Roles of Cloud Computing in Data Science:
- To acquire data
- To wrangle, transform, parse, and mung data
- For data mining
More: Why Cloud Computing is Important in Data Science
Now, asides from the technical skills needed by data scientists to carry out their work, they also need other creative and soft skills. These soft skills are important to extract actionable insights from data. They include:
Communication:
One of the core soft skills that data scientists must possess is communication. Data scientists must know how to interpret and communicate the results of their work to a layman’s audience. This is important so that the actionable insights gotten from their work can be applied in making decisions in the business.
Roles of Communication in Data Science:
- Promotes data literacy within the organization
- Shines a spotlight on the work of data scientists in the company
- Makes the contribution of data scientists valuable and relevant in the process of making business decisions.
Curiosity:
To be a successful data scientist, you need to be immensely curious about things. Data scientists don’t just see a problem and gloss over it. They are curious to go in-depth to find answers to pressing business problems and to arrive at actionable solutions.
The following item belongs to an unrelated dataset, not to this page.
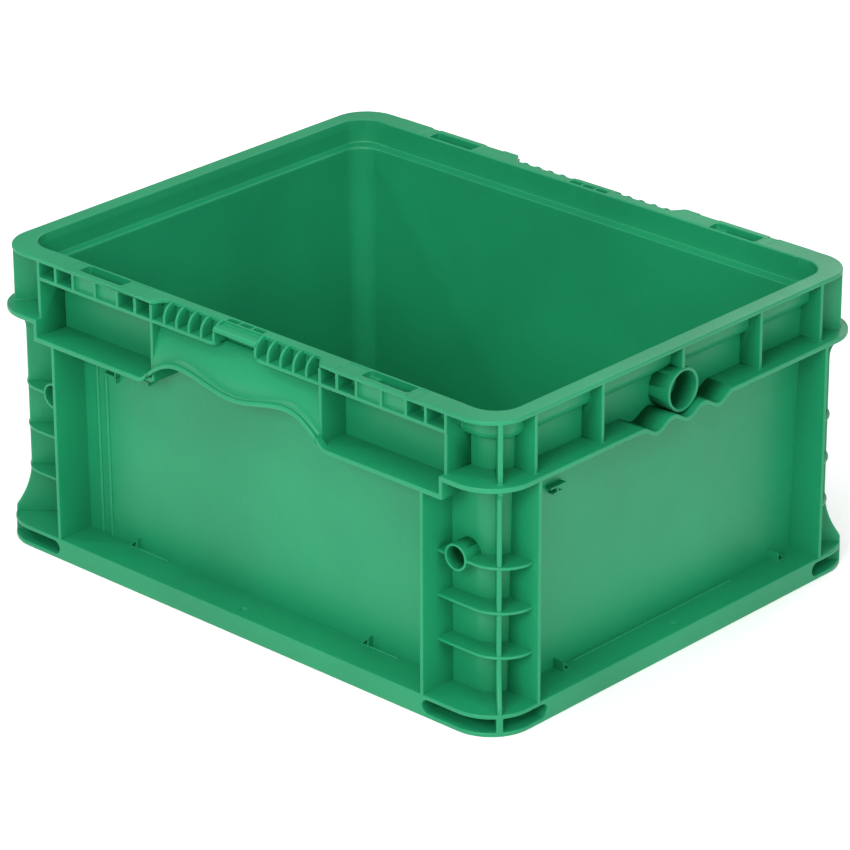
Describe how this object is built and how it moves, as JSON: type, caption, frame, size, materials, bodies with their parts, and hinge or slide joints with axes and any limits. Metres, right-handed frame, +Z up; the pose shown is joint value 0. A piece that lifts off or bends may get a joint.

Roles of Curiosity in Data Science:
- Brings the urge to search for new information and solutions
- Enhances critical thinking
- Gives a new perspective to a problem at hand
Teamwork:
Progress is barely made in isolation. Thus, data scientists need to be team players, who can collaborate with other key stakeholders to bring success to a business.
Roles of teamwork in Data Science:
- Enhances collaboration
- Increases progress
So, which of these do you currently possess? And which would you like to improve on?
Remember, no skill is better than the other. All skills work together to achieve the end goal of data science.